42nd Mayor of Allentown
- In office March 29, 2018 – January 3, 2022
- Preceded by: Roger MacLean (acting)
- Succeeded by: Matthew Tuerk

Personal details
- Born: Raymond D. O'Connell December 10, 1949 (age 75)
- Political party: Democratic
- Spouse: Mary Beth
- Children: 2
- Alma mater: Kutztown University Lehigh University

= Ray O'Connell =

American politician

Ray O'Connell is an American politician who served as the 42nd Mayor of Allentown, Pennsylvania.
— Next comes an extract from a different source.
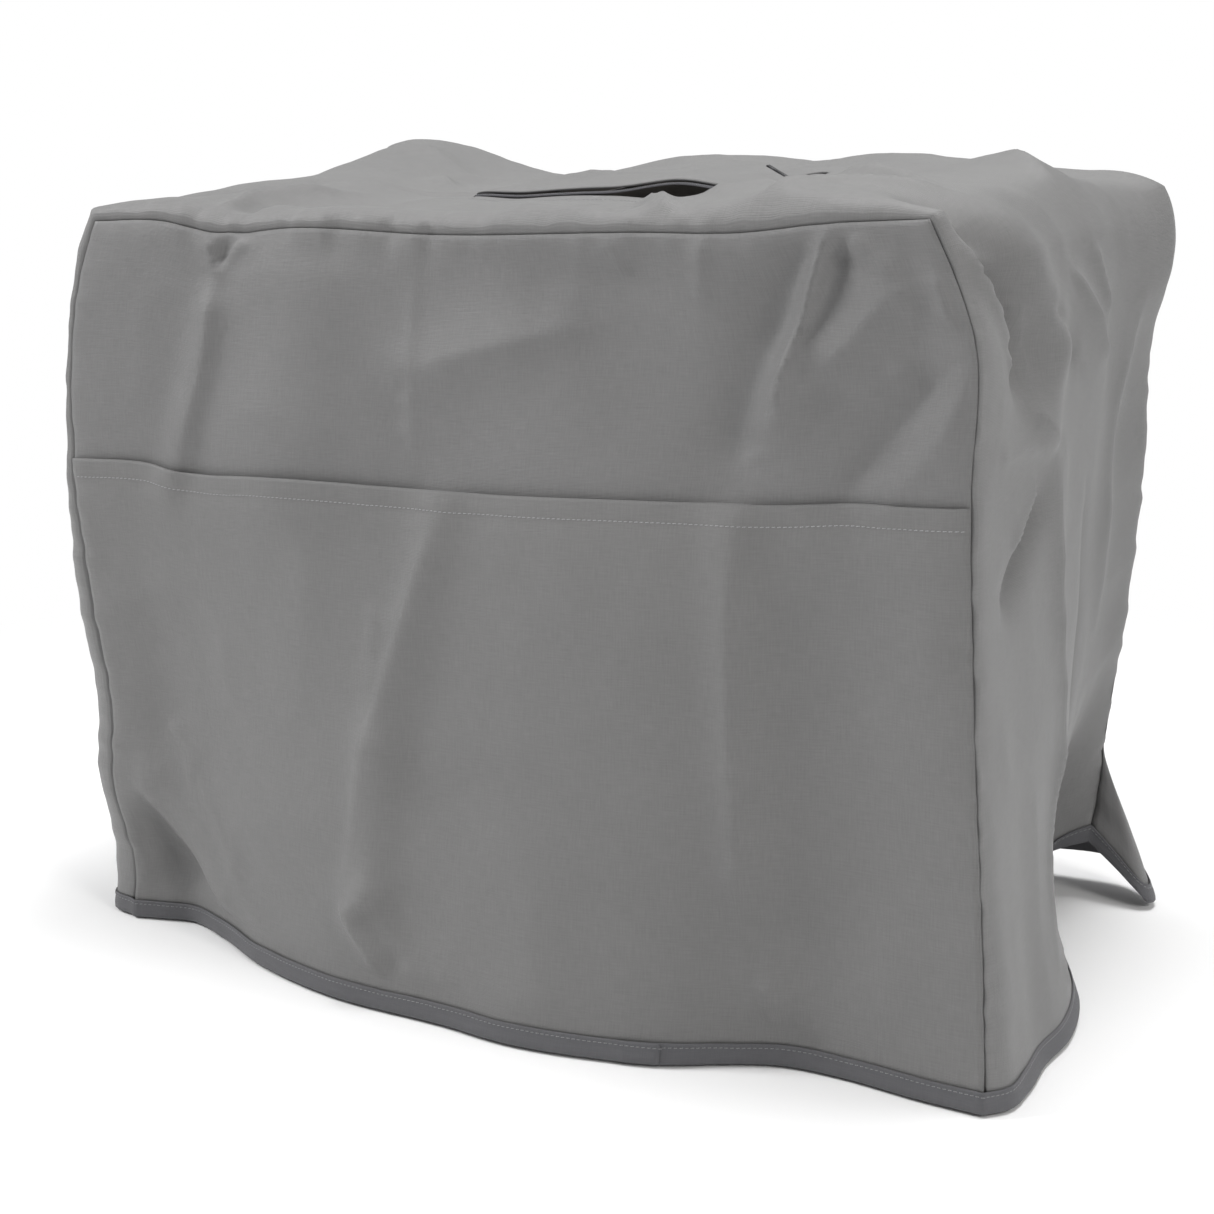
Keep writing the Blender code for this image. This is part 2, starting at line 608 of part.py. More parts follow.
def make_slider(height_at):
    """The slider stands on the closed zip at the right of the opening, with its pull tipped back."""
    metal = cloth_material("slider_metal", (0.10, 0.10, 0.105), 0.42, 0.6)
    x, y = SLIDER_X - CENTRE_X, SLIT_Y - CENTRE_Y
    half_width = SLIDER_SIZE[1] / 2
    tape_top = max(height_at(x, y - half_width), height_at(x, y + half_width)) - CLOTH - TAPE_DROP
    base = tape_top + GAP
    bpy.ops.mesh.primitive_cube_add(size=1.0, location=(x, y, base + SLIDER_SIZE[2] / 2))
    slider = bpy.context.object
    slider.name = "zip_slider"
    slider.data.transform(slider.matrix_world.to_3x3().to_4x4())
    for vertex in slider.data.vertices:
        vertex.co = [c * s for c, s in zip(vertex.co, SLIDER_SIZE)]
        if vertex.co.x < 0:
            vertex.co.y *= SLIDER_NOSE
    soften(slider, SLIDER_ROUND)
    claim(slider, metal)
    bpy.ops.mesh.primitive_cube_add(size=1.0)
    pull = bpy.context.object
    pull.name = "zip_pull"
    for vertex in pull.data.vertices:
        vertex.co.x *= PULL_LENGTH
        vertex.co.y *= PULL_WIDTH * (1.0 if vertex.co.x < 0 else PULL_TAPER)
        vertex.co.z *= PULL_THICK
    reach = PULL_LENGTH / 2 * math.cos(PULL_TILT)
    rise = PULL_LENGTH / 2 * math.sin(PULL_TILT)
    clear = PULL_THICK / 2 / math.cos(PULL_TILT) + GAP
    top = base + SLIDER_SIZE[2]
    pull.rotation_euler = (0.0, PULL_TILT, 0.0)
    pull.location = (x - reach + PULL_OVER, y, top + clear + rise)
    soften(pull, PULL_ROUND)
    claim(pull, metal)


def soften(thing, width):
    """Rounds the edges of a small hard piece."""
    bevel = thing.modifiers.new("soft_edges", "BEVEL")
    bevel.width = width
    bevel.segments = 2
    bevel.limit_method = "ANGLE"


def claim(thing, material):
    """Moves a piece into the cover's collection and gives it its material."""
    for home in list(thing.users_collection):
        home.objects.unlink(thing)
    cover.objects.link(thing)
    thing.data.materials.append(material)
    thing.data.shade_smooth()


def hem_stations(front_grid, front_normals, strip_grid, strip_normals, back_grid, back_normals):
    """The edge of the cloth all round from the front left corner, counter-clockwise seen from above.

    Each station: the cloth's cut edge, its next row of points, the way out at both, the reach outward
    of the cloth layers there and the reach inward.
    """
    pocket_reach = GAP + CLOTH
    deep = CLOTH + (CLOTH + BACK_SEAM_GAP) + GAP
    last = len(STRIP_ROWS) - 1

    def corner(panel_out, strip_out):
        return (panel_out + strip_out) / (1 + float(panel_out @ strip_out))

    def panel_stations(grid, normals, strip_row, first_end, last_end, reach):
        found = []
        for c in range(grid.shape[1]):
            low, high, inner = normals[0, c], normals[1, c], CLOTH
            for end, column in ((0, first_end), (grid.shape[1] - 1, last_end)):
                if c == end:
                    low = high = corner(normals[0, c], strip_normals[strip_row, column])
                    inner = deep
            found.append((grid[0, c], grid[1, c], low, high, reach, inner))
        return found

    def strip_stations(rows, edge, above):
        return [(strip_grid[r, edge], strip_grid[r, above], strip_normals[r, edge],
                 strip_normals[r, above], 0.0, CLOTH) for r in rows]

    return (panel_stations(front_grid, front_normals, 1, 0, -1, pocket_reach)
            + strip_stations(range(1, last), -1, -2)
            + panel_stations(back_grid, back_normals, last - 1, -1, 0, 0.0)
            + strip_stations(range(last - 1, 0, -1), 0, 1))


def make_binding(stations):
    """The folded binding: inner leg, fold on the floor and outer leg, all round, with its ends met."""
    start = min(range(TOP_STEPS), key=lambda i: abs(stations[i][0][0] + CENTRE_X - JOIN_X))
    loop = stations[start:] + stations[:start + 1]
    lines = []
    for edge, above, low, high, outer_reach, inner_reach in loop:
        row = np.linalg.norm(above - edge)
        up = (above - edge) / row
        outer = outer_reach + BINDING_GAP + TAPE
        inner = -(inner_reach + BINDING_GAP + TAPE)
        foot = edge - up * EDGE_RISE
        section = [
            (inner, BINDING_HEIGHT - INNER_SHORT),
            (inner, FOLD_RISE),
            (inner + FOLD_IN, 0.0),
            (outer - FOLD_IN, 0.0),
            (outer, FOLD_RISE),
            (outer, BINDING_HEIGHT),
        ]
        turn = [low + (high - low) * max(b - EDGE_RISE, 0.0) / row for _, b in section]
        lines.append([foot + out * a + up * b for out, (a, b) in zip(turn, section)])
    grid = np.array(lines).transpose(1, 0, 2)
    along = grid[:, 1] - grid[:, 0]
    grid[:, 0] += along / np.linalg.norm(along, axis=1)[:, None] * SEAM_GAP
    binding = grid_mesh("hem_binding", grid, cloth_material("binding", (0.140, 0.140, 0.152), 0.66))
    thicken(binding, TAPE)
    return binding


for thing in list(bpy.data.objects):
    bpy.data.objects.remove(thing)
cover = bpy.data.collections.new("welding_machine_cover")
bpy.context.scene.collection.children.link(cover)
cutters = bpy.data.collections.new("cutters")
bpy.context.scene.collection.children.link(cutters)

ORIGIN = np.array([CENTRE_X, CENTRE_Y, -LIFT])
SIDE_SHARES, POCKET_ROW = side_shares()
BACK_SHARES = back_shares()
front_panel, front_points = make_front_panel()
front_out = grid_normals(front_panel, front_points.shape)
back_panel, back_points = make_back_panel()
back_out = grid_normals(back_panel, back_points.shape)
side_top_strip, strip_points = make_strip(front_points, front_out, back_points, back_out)
strip_out = grid_normals(side_top_strip, strip_points.shape)
top_height = surface_finder(side_top_strip)
thicken(front_panel, CLOTH)
thicken(back_panel, CLOTH)
thicken(side_top_strip, CLOTH)
cut_slit(side_top_strip)
make_pocket(front_points, front_out)
make_zip_tape("zip_tape_front", -1, top_height)
make_zip_tape("zip_tape_back", 1, top_height)
make_slider(top_height)
make_binding(hem_stations(front_points, front_out, strip_points, strip_out, back_points, back_out))
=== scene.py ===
# %% [markdown]
# # A welding machine cover in grey cloth
# The real cover is a loose box of coated cloth, open at the bottom, that is pulled over a machine.
# It has a full-width pocket in front, a zipped slit in the top for the machine's handle, and a dark
# bound hem. The machine carries its top, and its walls hang and stand by their own stiffness, so the
# whole likeness is in how the sheets hang, roll over the edges and crease.
#
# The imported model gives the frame: every piece made here lies in the space of the solid it stands for.

# %% Load the frame
import math

import bmesh
import bpy
import numpy as np
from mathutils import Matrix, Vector
from mathutils.bvhtree import BVHTree


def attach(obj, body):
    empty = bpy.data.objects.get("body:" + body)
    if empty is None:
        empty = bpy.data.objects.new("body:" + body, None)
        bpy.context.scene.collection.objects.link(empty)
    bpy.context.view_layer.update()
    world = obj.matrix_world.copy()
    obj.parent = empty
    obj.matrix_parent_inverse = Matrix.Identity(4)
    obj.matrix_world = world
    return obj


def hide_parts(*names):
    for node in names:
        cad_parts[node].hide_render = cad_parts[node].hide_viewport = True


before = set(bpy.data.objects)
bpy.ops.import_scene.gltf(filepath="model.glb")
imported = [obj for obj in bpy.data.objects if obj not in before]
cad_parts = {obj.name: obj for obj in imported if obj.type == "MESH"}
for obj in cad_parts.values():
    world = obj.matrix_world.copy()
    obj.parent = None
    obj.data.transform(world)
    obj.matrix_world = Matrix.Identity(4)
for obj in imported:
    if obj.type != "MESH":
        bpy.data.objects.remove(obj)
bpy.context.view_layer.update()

# %% [markdown]
# ## Short ways to make things
# Blender keeps what a thing is, such as a mesh, a lamp or a camera, apart from the object that puts
# it in the scene. Shader nodes are added, set and joined one by one. With these helpers each of
# those takes one line, so the cells below show the recipe and not the bookkeeping.

# %% Object and node helpers
def new_object(name, data):
    """An object for a mesh, a lamp or a camera, put in the scene."""
    thing = bpy.data.objects.new(name, data)
    bpy.context.scene.collection.objects.link(thing)
    return thing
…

He assumed the office on March 29, 2018 following the resignation of former mayor Ed Pawlowski.

O'Connell was selected to serve as mayor by the Allentown City Council in a 4-to-3 vote.

==Biography==
Prior to taking office as mayor, O'Connell was an educator and the executive director of secondary education for the Allentown School District and served as president of the Allentown City Council from 2015 until 2018.

O'Connell previously ran for mayor in 2017 in both the Democratic primary and as a write-in candidate in the general election, losing to incumbent mayor Pawlowski in both. O'Connell ran for election to finish Pawlowski’s mayoral term in 2019, and won the Democratic primary for the special election on May 21. He won the election to complete the term by a 2-to-1 margin in the general election on November 5, 2019.

In 2019, he announced that he would not seek re-election in 2021, but announced a bid for re-election in 2020.

O'Connell lost his re-election primary to former economic development official Matthew Tuerk.